While these discerning observations outline the limitations of liberal peacebuilding and the benefits of applying an urban lens to peace, it is important to note that Björkdahl’s theorizing is based on a city divided along ethnic lines rebuilding after violent conflict. However, it has relevance beyond this perspective; indeed, when applied to my dissertation research interests, they are quite illustrative. As we face a future threatened by climate change and grappling with disparate outcomes around public health and economic development, in cities across the US (and the world) transportation conflicts arise when the dominance of cars is challenged through policies that promote access to affordable and efficient public transportation and provide access to safe and connected pedestrian and bicyclist infrastructure.  

These conflicts emerge in different ways.

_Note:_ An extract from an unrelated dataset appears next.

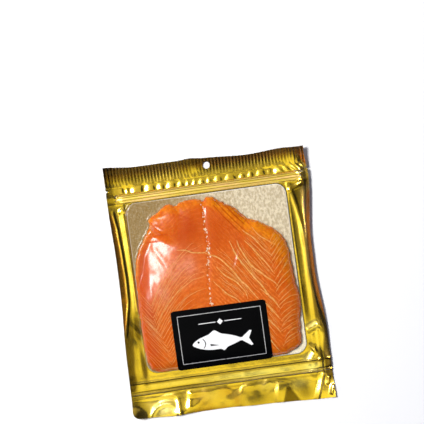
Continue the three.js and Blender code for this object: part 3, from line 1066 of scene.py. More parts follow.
class Wiring:
    """Places the nodes of a shader or geometry tree and joins them."""

    def __init__(self, tree: bpy.types.NodeTree) -> None:
        """Keeps the tree that nodes go into."""
        self.tree = tree

    def node(self, kind: str, inputs: dict | None = None, **settings: object) -> bpy.types.Node:
        """Adds a node.

        Args:
            kind: The node's type.
            inputs: Values, or sockets to join, for its inputs by name or number.
            **settings: Values for its properties.

        Returns:
            The node.
        """
        made = self.tree.nodes.new(kind)
        for name, value in settings.items():
            setattr(made, name, value)
        for key, value in (inputs or {}).items():
            if isinstance(value, Socket):
                self.tree.links.new(value, made.inputs[key])
            else:
                made.inputs[key].default_value = value
        return made

    def result(self, kind: str, inputs: dict | None = None, **settings: object) -> Socket:
        """Adds a node and gives its first output."""
        return self.node(kind, inputs, **settings).outputs[0]

    def math(self, operation: str, *values: object) -> Socket:
        """The result of a Math node on its values."""
        return self.result("ShaderNodeMath", dict(enumerate(values)), operation=operation)

    def times(self, value: object, factor: object) -> Socket:
        """One value multiplied by another."""
        return self.math("MULTIPLY", value, factor)

    def scaled(self, value: object, factor: object, shift: object) -> Socket:
        """A value multiplied by a factor, then shifted."""
        return self.math("MULTIPLY_ADD", value, factor, shift)

    def mix(self, share: object, low: object, high: object) -> Socket:
        """A mixed colour."""
        return self.node("ShaderNodeMix", {0: share, 6: low, 7: high}, data_type="RGBA").outputs[2]

    def ramp(self, value: Socket, start: float, end: float) -> Socket:
        """A smooth ramp from 0 to 1 between two values."""
        settings = {"Value": value, "From Min": start, "From Max": end}
        return self.result("ShaderNodeMapRange", settings, interpolation_type="SMOOTHSTEP")

    def attribute(self, name: str) -> Socket:
        """A vertex attribute as a number."""
        return self.node("ShaderNodeAttribute", attribute_name=name).outputs["Fac"]

    def layers(self, base: object, tones: dict[str, Colour]) -> Socket:
        """A base colour with others laid over it in turn, each where its attribute says.

        Args:
            base: The base colour.
            tones: The colours by the names of their attributes.

        Returns:
            The mixed colour.
        """
        for name, tone in tones.items():
            base = self.mix(self.attribute(name), base, tone)
        return base

    def place(self) -> Socket:
        """The object's own coordinates, in metres."""
        return self.node("ShaderNodeTexCoord").outputs["Object"]

    def axes(self, vector: Socket) -> Sequence[Socket]:
        """The three parts of a vector."""
        return self.node("ShaderNodeSeparateXYZ", {0: vector}).outputs

    def vector(self, x: object, y: object, z: object) -> Socket:
        """A vector from its three parts."""
        return self.result("ShaderNodeCombineXYZ", {0: x, 1: y, 2: z})

    def speckle(self, scale: float, detail: float = 2.0, stretch: Sequence[float] = (1, 1, 1)) -> Socket:
        """Noise over the object's own coordinates."""
        mapped = self.result("ShaderNodeMapping", {"Vector": self.place(), "Scale": stretch})
        return self.result("ShaderNodeTexNoise", {"Vector": mapped, "Scale": scale, "Detail": detail})

    def bump(self, height: Socket, distance: float, strength: float) -> Socket:
        """Fine relief that only bends the normal."""
        return self.result("ShaderNodeBump", {"Height": height, "Distance": distance, "Strength": strength})

    def principled(self, inputs: dict) -> Socket:
        """A surface with the given inputs."""
        return self.result("ShaderNodeBsdfPrincipled", inputs)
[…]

They can be violent when individual drivers encounter pedestrians and bicyclists and (intentionally or not) use their vehicles to inflict bodily harm on these vulnerable road users. They can be nonviolent in more insidious ways – in the daily innumerable “close calls” when reckless drivers nearly hit vulnerable road users, when drivers verbally threaten or deride vulnerable road users, or when car owners are vocal opponents of projects that attempt to redistribute space (by taking away parking spots or traffic lanes or making streets narrower) to make streets safer for pedestrians and bicyclists or to rebalance investments to offer better public transit service – a wielding of power that is often successful as they favor those in elected office who are car drivers themselves. This power imbalance is evoked in Björkdahl’s characterization of ‘ethnoscape,’ in which “ethnic identity forms the main basis for power and resource allocation” (p. 214): 

“In the divided city, there is a constant fight over cityspace, where ethnic groups try to dominate space under their control, while excluding and/or driving away ‘the other’. Where dominant, they appropriate the city apparatus and attempt to shape the political system, the public institutions, the geography, the economy and the culture – with the goal to (sic) expanding and deepening the control over the city.” (p. 215) 

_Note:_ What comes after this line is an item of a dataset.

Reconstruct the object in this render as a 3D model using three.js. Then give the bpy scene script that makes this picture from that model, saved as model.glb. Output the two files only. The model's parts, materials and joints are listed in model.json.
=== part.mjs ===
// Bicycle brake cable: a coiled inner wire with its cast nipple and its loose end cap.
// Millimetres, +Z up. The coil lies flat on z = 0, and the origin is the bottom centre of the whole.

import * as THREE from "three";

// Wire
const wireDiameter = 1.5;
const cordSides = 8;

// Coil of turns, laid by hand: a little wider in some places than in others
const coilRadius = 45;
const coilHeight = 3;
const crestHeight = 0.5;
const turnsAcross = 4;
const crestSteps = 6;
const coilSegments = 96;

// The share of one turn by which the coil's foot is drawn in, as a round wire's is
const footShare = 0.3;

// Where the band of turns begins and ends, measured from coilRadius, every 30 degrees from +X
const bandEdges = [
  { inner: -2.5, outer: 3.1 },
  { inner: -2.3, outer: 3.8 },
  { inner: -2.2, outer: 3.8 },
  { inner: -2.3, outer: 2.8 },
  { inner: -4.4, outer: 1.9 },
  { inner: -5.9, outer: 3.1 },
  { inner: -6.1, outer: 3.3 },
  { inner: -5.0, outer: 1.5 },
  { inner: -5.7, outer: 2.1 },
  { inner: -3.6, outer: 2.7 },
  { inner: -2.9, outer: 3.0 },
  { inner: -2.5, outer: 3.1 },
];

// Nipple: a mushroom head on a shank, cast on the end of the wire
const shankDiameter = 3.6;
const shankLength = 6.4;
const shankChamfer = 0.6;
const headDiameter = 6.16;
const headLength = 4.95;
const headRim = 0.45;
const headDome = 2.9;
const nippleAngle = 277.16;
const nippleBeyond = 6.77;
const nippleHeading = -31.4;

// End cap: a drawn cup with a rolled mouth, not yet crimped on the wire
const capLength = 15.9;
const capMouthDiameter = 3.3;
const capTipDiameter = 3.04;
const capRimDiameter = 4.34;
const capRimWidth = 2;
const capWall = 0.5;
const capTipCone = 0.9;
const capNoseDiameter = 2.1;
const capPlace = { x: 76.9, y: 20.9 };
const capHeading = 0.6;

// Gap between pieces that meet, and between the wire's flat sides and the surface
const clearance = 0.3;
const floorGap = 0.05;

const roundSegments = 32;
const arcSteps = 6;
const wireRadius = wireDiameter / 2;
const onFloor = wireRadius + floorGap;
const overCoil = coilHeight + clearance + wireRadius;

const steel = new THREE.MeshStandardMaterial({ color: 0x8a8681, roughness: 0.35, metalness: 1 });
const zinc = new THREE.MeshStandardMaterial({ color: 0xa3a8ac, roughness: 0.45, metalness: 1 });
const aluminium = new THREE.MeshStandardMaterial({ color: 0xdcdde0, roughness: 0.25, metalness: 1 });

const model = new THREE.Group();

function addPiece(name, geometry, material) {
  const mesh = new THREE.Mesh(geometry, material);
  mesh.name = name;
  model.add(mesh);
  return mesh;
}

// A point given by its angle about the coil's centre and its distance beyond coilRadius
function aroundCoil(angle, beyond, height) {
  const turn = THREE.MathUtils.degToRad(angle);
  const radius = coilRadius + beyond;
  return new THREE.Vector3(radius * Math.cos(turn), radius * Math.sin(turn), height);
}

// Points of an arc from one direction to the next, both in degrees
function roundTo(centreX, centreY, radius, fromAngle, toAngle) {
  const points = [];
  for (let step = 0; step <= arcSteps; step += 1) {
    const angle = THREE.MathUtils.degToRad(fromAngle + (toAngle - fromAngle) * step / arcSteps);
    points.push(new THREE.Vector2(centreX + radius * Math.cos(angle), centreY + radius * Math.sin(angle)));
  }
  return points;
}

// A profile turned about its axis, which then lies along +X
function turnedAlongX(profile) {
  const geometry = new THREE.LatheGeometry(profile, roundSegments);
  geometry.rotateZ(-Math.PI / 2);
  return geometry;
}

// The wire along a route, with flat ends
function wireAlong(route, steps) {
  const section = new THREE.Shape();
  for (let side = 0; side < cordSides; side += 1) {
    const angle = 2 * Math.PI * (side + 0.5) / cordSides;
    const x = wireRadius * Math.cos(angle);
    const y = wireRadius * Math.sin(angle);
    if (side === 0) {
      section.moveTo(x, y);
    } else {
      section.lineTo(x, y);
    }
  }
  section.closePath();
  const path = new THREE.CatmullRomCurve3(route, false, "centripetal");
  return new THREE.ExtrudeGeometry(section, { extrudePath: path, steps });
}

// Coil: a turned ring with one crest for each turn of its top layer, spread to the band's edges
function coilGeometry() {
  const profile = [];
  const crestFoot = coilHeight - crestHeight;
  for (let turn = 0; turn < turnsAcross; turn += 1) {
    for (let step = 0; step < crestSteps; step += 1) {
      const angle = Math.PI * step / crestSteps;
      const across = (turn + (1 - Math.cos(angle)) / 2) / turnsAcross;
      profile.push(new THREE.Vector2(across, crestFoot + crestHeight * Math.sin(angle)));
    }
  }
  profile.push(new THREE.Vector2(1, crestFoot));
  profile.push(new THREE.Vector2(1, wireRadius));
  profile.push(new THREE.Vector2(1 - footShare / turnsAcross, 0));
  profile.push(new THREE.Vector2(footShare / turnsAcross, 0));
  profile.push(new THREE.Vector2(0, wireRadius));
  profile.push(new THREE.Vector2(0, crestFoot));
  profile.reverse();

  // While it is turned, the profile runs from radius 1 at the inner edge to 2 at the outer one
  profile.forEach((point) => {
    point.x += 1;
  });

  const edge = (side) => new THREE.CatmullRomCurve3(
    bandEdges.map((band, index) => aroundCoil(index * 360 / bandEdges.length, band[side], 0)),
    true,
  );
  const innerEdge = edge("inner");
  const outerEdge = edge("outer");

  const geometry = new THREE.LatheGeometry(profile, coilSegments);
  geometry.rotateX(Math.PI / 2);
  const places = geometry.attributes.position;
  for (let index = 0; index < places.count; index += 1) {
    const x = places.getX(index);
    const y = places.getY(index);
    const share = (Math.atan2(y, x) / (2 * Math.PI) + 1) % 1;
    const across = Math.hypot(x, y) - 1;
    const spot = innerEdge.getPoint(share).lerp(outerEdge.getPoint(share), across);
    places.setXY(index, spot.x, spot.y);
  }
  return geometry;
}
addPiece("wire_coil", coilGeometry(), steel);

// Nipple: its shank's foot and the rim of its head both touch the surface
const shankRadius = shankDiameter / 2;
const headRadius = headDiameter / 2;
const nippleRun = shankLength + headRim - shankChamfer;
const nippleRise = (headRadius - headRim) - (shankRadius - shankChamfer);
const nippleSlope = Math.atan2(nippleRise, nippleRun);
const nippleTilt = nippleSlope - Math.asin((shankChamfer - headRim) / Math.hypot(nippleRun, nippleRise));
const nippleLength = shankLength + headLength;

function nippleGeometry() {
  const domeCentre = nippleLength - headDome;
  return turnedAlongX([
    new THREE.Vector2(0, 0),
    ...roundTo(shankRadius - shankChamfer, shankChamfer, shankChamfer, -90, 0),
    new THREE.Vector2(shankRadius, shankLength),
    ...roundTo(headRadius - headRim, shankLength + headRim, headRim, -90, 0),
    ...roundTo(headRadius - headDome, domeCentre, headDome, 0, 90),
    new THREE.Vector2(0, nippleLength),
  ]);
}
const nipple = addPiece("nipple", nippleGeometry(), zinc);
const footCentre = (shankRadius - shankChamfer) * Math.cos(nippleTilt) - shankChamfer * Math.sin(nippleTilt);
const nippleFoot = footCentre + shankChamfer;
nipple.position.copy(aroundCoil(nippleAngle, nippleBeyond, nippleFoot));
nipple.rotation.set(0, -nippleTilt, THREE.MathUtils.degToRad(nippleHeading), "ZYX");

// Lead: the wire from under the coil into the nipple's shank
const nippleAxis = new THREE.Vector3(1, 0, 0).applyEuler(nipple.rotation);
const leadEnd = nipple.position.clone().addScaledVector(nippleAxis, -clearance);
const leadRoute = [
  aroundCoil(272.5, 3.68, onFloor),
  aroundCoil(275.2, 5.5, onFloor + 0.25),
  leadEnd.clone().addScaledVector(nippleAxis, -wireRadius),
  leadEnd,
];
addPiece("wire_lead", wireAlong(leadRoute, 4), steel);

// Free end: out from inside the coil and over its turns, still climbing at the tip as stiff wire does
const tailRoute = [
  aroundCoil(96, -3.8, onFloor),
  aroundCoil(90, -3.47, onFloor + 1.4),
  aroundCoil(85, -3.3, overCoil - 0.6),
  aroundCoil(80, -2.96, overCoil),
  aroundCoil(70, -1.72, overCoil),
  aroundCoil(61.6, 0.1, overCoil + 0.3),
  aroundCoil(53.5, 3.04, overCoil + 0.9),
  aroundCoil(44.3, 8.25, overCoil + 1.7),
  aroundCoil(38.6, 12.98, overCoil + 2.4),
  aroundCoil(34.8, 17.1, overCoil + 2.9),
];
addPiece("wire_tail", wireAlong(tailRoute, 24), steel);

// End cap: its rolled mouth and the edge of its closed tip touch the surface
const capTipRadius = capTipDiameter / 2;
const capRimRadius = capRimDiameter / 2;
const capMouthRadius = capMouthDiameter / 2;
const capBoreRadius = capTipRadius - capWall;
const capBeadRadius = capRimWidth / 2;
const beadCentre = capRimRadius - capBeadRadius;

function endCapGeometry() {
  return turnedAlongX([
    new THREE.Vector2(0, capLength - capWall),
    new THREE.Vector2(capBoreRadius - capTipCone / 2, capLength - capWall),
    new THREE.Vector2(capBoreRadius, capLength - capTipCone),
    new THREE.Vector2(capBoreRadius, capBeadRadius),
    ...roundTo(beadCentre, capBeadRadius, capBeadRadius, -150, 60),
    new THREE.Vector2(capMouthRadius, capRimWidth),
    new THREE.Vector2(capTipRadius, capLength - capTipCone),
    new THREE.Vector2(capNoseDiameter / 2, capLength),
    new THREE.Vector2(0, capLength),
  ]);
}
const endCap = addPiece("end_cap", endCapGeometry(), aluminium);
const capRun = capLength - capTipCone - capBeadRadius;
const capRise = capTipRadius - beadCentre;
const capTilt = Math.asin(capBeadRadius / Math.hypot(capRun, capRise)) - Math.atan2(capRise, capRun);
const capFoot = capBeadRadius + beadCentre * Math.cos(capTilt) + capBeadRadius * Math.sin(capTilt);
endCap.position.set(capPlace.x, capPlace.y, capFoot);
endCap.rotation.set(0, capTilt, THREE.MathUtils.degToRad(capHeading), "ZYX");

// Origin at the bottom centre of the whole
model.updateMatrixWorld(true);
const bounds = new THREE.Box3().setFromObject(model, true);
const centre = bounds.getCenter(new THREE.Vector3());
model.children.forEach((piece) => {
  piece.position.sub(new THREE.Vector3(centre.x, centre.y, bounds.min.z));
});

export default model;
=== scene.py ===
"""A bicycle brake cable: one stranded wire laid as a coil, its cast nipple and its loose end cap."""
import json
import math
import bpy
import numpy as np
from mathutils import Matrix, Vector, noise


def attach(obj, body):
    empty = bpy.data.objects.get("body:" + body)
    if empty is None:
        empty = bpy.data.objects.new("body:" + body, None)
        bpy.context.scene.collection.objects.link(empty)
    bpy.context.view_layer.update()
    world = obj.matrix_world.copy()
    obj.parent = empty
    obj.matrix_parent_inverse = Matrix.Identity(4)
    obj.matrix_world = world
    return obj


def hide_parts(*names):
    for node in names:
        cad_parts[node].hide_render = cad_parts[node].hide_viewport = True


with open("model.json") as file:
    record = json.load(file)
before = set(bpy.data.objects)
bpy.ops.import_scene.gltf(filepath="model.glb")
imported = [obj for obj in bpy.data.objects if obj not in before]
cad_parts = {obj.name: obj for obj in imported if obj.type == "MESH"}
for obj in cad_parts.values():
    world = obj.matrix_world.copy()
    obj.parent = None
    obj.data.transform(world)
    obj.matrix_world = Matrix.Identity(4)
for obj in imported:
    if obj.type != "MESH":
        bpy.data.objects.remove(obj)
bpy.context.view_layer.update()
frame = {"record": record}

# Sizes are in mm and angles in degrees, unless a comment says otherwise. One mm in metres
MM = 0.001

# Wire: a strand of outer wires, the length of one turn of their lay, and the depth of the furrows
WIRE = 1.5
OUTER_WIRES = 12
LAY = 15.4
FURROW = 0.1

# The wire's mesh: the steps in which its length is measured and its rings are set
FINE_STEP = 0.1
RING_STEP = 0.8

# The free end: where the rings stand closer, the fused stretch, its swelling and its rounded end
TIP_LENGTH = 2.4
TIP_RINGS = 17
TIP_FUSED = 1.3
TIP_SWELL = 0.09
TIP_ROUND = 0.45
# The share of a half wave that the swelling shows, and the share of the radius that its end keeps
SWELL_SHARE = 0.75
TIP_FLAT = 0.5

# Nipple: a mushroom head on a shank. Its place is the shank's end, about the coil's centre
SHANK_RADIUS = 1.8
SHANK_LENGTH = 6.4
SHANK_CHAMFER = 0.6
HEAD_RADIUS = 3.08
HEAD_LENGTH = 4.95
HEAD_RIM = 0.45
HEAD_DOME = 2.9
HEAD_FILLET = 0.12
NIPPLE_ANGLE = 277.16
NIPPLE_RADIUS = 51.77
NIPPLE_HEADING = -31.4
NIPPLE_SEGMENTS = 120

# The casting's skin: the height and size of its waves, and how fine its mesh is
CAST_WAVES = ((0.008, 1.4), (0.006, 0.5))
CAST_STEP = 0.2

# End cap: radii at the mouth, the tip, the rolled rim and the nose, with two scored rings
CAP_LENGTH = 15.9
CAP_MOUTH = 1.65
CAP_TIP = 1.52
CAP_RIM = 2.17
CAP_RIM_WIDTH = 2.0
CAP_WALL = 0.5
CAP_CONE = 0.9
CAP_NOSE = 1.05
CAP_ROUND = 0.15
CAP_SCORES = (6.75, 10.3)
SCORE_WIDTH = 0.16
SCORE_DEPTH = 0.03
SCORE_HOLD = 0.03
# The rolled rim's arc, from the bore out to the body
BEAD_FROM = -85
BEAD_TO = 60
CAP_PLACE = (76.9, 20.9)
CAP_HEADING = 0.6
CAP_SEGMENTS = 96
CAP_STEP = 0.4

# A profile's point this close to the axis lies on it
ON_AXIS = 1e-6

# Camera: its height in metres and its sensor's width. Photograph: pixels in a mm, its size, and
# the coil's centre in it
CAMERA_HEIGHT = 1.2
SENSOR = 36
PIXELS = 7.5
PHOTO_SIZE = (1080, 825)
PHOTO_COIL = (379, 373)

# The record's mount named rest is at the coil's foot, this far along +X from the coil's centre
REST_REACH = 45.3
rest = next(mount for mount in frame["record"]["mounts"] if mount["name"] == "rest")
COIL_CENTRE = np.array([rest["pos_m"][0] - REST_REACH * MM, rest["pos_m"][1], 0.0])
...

While the physical spaces of streets are shared yet contested public assets as Björkdahl envisions them, they do not necessarily exhibit an ethnic identity like we see in her examples of Mostar and Belfast. This is not to suggest that identity is not a key feature of the conflict, but rather that non-ethnic identities can fray social fabric as much as ethnic ones and that identities – particularly those that are the recipients of disproportionate public space and social power – are worth fighting for. In the excerpt above, we could easily see that a cultural identity (car driver vs. Other) is the salient framing that shows the “importance of place production in identity politics and the spatialisation of identity-based conflict” (p. 212). 

This leads us to where Björkdahl’s position on the promise of urban peacebuilding is weakest. She is careful to point out that the urban should not be romanticized, but her prescription for “grounding peacebuilding in the urban” (p. 219) does not seem to be quite grounded – but is rather quite rosy – after all. Her hopeful assertion that cities will be “sites of open access where people collectively search for a common good and change their political realities through the power of their appearance, by coming together and working side-by-side, and establishing sturdy relational networks” (p. 220) fails to consider the power of self-interest, even when that self-interest is tied to the allocation of public resources. Her belief that “urban space can unite people around shared goals, wherein private people come together as a public, and create a common civil society” (p. 220) avoids the uncomfortable truth that a public is comprised of countless individuals with their own priorities and that even when there are shared goals (e.g., safe streets), those individuals may choose policies that run counter to those goals because they are unwilling to face the trade-offs required to fully realize those goals (e.g., relinquishing public parking spots). Furthermore, her distinction of “private people” is curious – at what point does a private person become a public person…or said differently, can people be ascribed private or public identities and if so, what does that mean for our understanding of their relationship to public spaces and civic responsibility? 

Ultimately, Björkdahl opens an important conversation about what makes cities different as sites of peacebuilding, especially when compared to traditional liberal peacebuilding practices. However, her narrow view of what urban conflict looks like (violent ethnic conflict) leaves out much of the civic strife that perpetuates inequality and her unfinished (even naïve) approach to urban peacebuilding (cities will organically foster urban agency on behalf of collective action by virtue of being cities) does not seriously consider structural dynamics driven by entrenched individual self-interests.  

At the beginning of the semester, I was encouraged to bring questions with me to each of the readings I encounter. This article provided a helpful jumping off point to consider the types of questions that would be most instructive – I hope to return to these throughout the semester as a compass of sorts (and they will likely evolve as I gain familiarity with the literature). 

  1. What makes cities important sites of study (as opposed to states, rural areas, etc.)? 
  1. How do cities challenge – or change – our conception of public spaces, particularly street space? 
  1. What is the relationship between structural power and individual agency in urban areas? 
  1. How can physical spaces such as streets be objects of – or barriers to – urban peacebuilding? 
  1. What is the relationship between physical and social structures – expressed through car culture – in perpetuating identity and power?